Entries with model source code ->
• • •

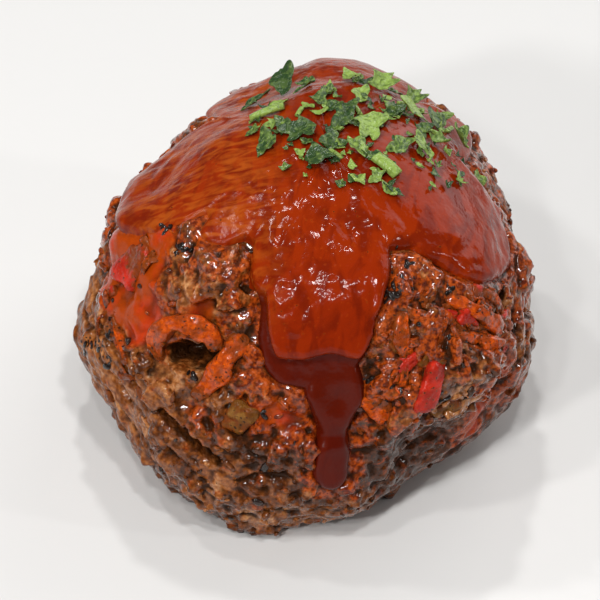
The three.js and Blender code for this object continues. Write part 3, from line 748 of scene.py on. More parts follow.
class Value:
    """A number or colour in a material; its operators add Math nodes."""

    def __init__(self, tree, socket):
        self.tree = tree
        self.socket = socket

    def math(self, operation, *terms):
        node = self.tree.nodes.new("ShaderNodeMath")
        node.operation = operation
        for entry, term in zip(node.inputs, terms):
            feed(self.tree, entry, term)
        return Value(self.tree, node.outputs[0])

    def __add__(self, other):
        return self.math("ADD", self, other)

    def __sub__(self, other):
        return self.math("SUBTRACT", self, other)

    def __rsub__(self, other):
        return self.math("SUBTRACT", other, self)

    def swing(self, reach):
        """A 0 to 1 pattern as a swing to both sides of 0, this far from end to end."""
        return (self - 0.5) * reach

    def __mul__(self, other):
        return self.math("MULTIPLY", self, other)

    __radd__ = __add__
    __rmul__ = __mul__


def feed(tree, entry, term):
    """Link a value to a node's entry, or set the entry to a plain number or colour."""
    if isinstance(term, Value):
        tree.links.new(term.socket, entry)
    else:
        entry.default_value = term


def opaque(colour):
    """A colour with full alpha."""
    return (*colour, 1.0)


class Finish:
    """One material and the nodes that give it its look."""

    def __init__(self, name, **constants):
        self.material = bpy.data.materials.new(name)
        self.material.use_nodes = True
        self.tree = self.material.node_tree
        self.tree.nodes.clear()
        self.shader = self.tree.nodes.new("ShaderNodeBsdfPrincipled")
        output = self.tree.nodes.new("ShaderNodeOutputMaterial")
        self.tree.links.new(self.shader.outputs["BSDF"], output.inputs["Surface"])
        self.place = self.node("ShaderNodeTexCoord", output="Object")
        for label, value in constants.items():
            self.shader.inputs[label.replace("_", " ")].default_value = value

    def node(self, kind, settings=None, entries=None, output=0):
        """Add a node: its settings first, then its entries."""
        node = self.tree.nodes.new(kind)
        for label, value in (settings or {}).items():
            setattr(node, label, value)
        for label, value in (entries or {}).items():
            feed(self.tree, node.inputs[label], value)
        return Value(self.tree, node.outputs[output])

    def noise(self, size, detail=2.0, warp=0.0, where=None):
        """Cloudy noise, 0 to 1, with features about one size across."""
        return self.node("ShaderNodeTexNoise", None, {
            "Vector": where or self.place, "Scale": 1 / size, "Detail": detail, "Distortion": warp})

    def cells(self, size, where):
        """Cells one size across, as the distance from their middles."""
        return self.node("ShaderNodeTexVoronoi", None, {"Vector": where, "Scale": 1 / size}, "Distance")

    def stretched(self, scale, turned=(0, 0, 0)):
        """The place, stretched and turned."""
        return self.node("ShaderNodeMapping", None, {
            "Vector": self.place, "Scale": scale, "Rotation": tuple(a * DEGREE for a in turned)})

    def attribute(self, name):
        """A value kept on the mesh."""
        return self.node("ShaderNodeAttribute", {"attribute_name": name}, None, "Fac")

    def step(self, value, low, high):
        """0 below low, 1 above high, and smooth between them."""
        return self.node("ShaderNodeMapRange", {"interpolation_type": "SMOOTHSTEP"},
                         {"Value": value, "From Min": low, "From Max": high})

    def patches(self, size, low, high, detail=2.0, warp=0.0, where=None):
        """Patches about one size across: 1 where the noise is above high, 0 where it is below low."""
        return self.step(self.noise(size, detail, warp, where), low, high)

    def mixed(self, factor, first, second):
        """A colour part of the way from the first to the second."""
        node = self.tree.nodes.new("ShaderNodeMix")
        node.data_type = "RGBA"
        colours = [entry for entry in node.inputs if entry.type == "RGBA"]
        feed(self.tree, node.inputs[0], factor)
        feed(self.tree, colours[0], first)
        feed(self.tree, colours[1], second)
        return Value(self.tree, next(out for out in node.outputs if out.type == "RGBA"))

    def tones(self, value, stops):
        """A colour ramp with (share, colour) stops."""
        node = self.tree.nodes.new("ShaderNodeValToRGB")
        elements = node.color_ramp.elements
        while len(elements) < len(stops):
            elements.new(1.0)
        for element, (share, colour) in zip(elements, stops):
            element.position = share
            element.color = opaque(colour)
        feed(self.tree, node.inputs[0], value)
        return Value(self.tree, node.outputs[0])

    def finish(self, colour, roughness, height, depth, wet=0.0):
        """Feed the shader: colour, roughness, a bump of this height pattern and depth, and wetness."""
        normal = self.node("ShaderNodeBump", None, {"Height": height, "Distance": depth})
        feed(self.tree, self.shader.inputs["Base Color"], colour)
        feed(self.tree, self.shader.inputs["Roughness"], roughness)
        feed(self.tree, self.shader.inputs["Normal"], normal)
        feed(self.tree, self.shader.inputs["Coat Weight"], wet)
        return self.material


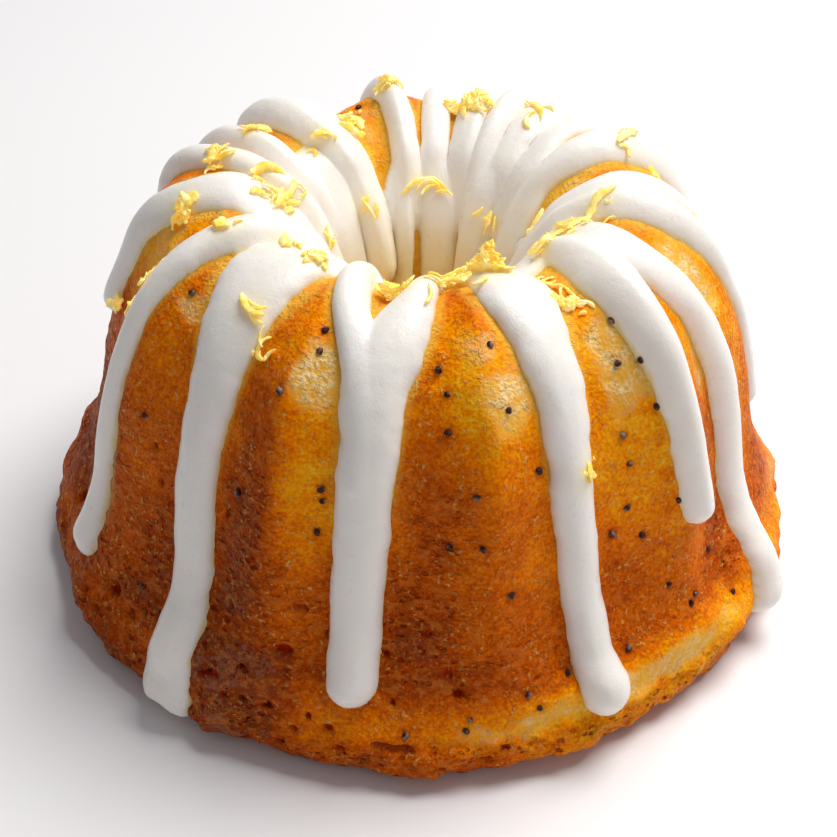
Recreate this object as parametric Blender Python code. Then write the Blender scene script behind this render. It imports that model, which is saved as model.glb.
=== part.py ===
"""Small fluted ring pound cake: ten flutes, poured white icing, lemon zest and poppy seeds.

The cake is one solid. Its surface is worked out from two coordinates:
azimuth, in degrees round the middle, 0 at the front (-Y) and growing towards +X, and
arc, in millimetres along the profile from the crest, positive down the outside and
negative down the hole. The driving dimensions are in millimetres and degrees.
"""
import math

import bmesh
import bpy
import numpy as np

MM = 0.001

# ---- driving dimensions ------------------------------------------------------------------
# Ridge-line profile as (radius, height), from the flat of the base at the hole, up the hole,
# over the crest and down the outside to the flat of the base again.
PROFILE = (
    (14.0, 0.0), (10.6, 1.0), (9.2, 5.0), (9.3, 18.0), (10.2, 32.0), (12.8, 42.5), (17.2, 49.2),
    (23.0, 52.2), (29.6, 51.0), (35.6, 46.4), (39.3, 39.0), (41.6, 30.0), (43.5, 20.5),
    (45.4, 13.5), (47.8, 8.8), (48.7, 5.6), (48.2, 2.6), (46.2, 0.7), (41.0, 0.0),
)
CREST_POINT = 7              # the profile point that arc is measured from

FLUTES = 10
RIDGE_AZIMUTH = 11.0         # one ridge stands here, the others every 36 degrees
RIDGE_ROUNDING = 0.16        # 0 is a knife-edged ridge, 1 a soft wave
# Depth from ridge to groove as (arc, depth): shallow over the crest, deepest on the wall.
FLUTE_DEPTHS = ((-40.0, 0.3), (-14.0, 0.7), (0.0, 1.3), (9.0, 2.4), (16.0, 3.0), (42.0, 2.8),
                (50.0, 1.2), (56.0, 0.5), (61.0, 0.0))

FOOT_FLARE = 1.3             # the batter spread further at the back of the foot
FOOT_START = 44.0            # arc where the foot begins
FOOT_BLEND = 8.0             # and the stretch over which it comes in
CRAG_DEPTH = 0.9             # unevenness of the foot's rim, its cells round and along
CRAG_CELLS = (46, 4.0)
WOBBLE_DEPTH = 0.35          # unevenness of the whole wall, its cells round and along
WOBBLE_CELLS = (9, 17.0)
# Where the shoulder stands out or falls short: azimuth, arc, reach round in degrees, reach
# along, height.
SHOULDERS = ((-111.0, 10.5, 12.0, 7.0, 2.0), (-94.0, 21.0, 12.0, 8.0, -0.9),
             (88.0, 16.0, 12.0, 10.0, -2.0))
LEAN = 1.1                   # the crest stands this far to the right of the base
FLAT_REACH = 4.0             # arc at both ends of the profile that lies flat as the base
FLAT_BLEND = 3.0             # and the stretch over which the relief fades out before it

ICING_SINK = 0.9             # how far the icing's hem lies under the crust
HEM_SPREAD = 1.08            # the sunk hem stands this much wider than the run
ICING_EDGE_POWER = 2.6       # section of a run of icing: 1 - x to this power
COLLAR_EDGE_POWER = 6        # and of the flatter collar
COLLAR = (-41.0, -4.5, 1.5)  # icing all round the hole: lower arc, upper arc, thickness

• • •

Pick out and copy the lines of the material that include the word "which".

RESPONSE TO THE EXERCISE ->
Recreate this object as parametric Blender Python code. Then write the Blender scene script behind this render. It imports that model, which is saved as model.glb.
FOOT_BLEND = 8.0             # and the stretch over which it comes in
FLAT_BLEND = 3.0             # and the stretch over which the relief fades out before it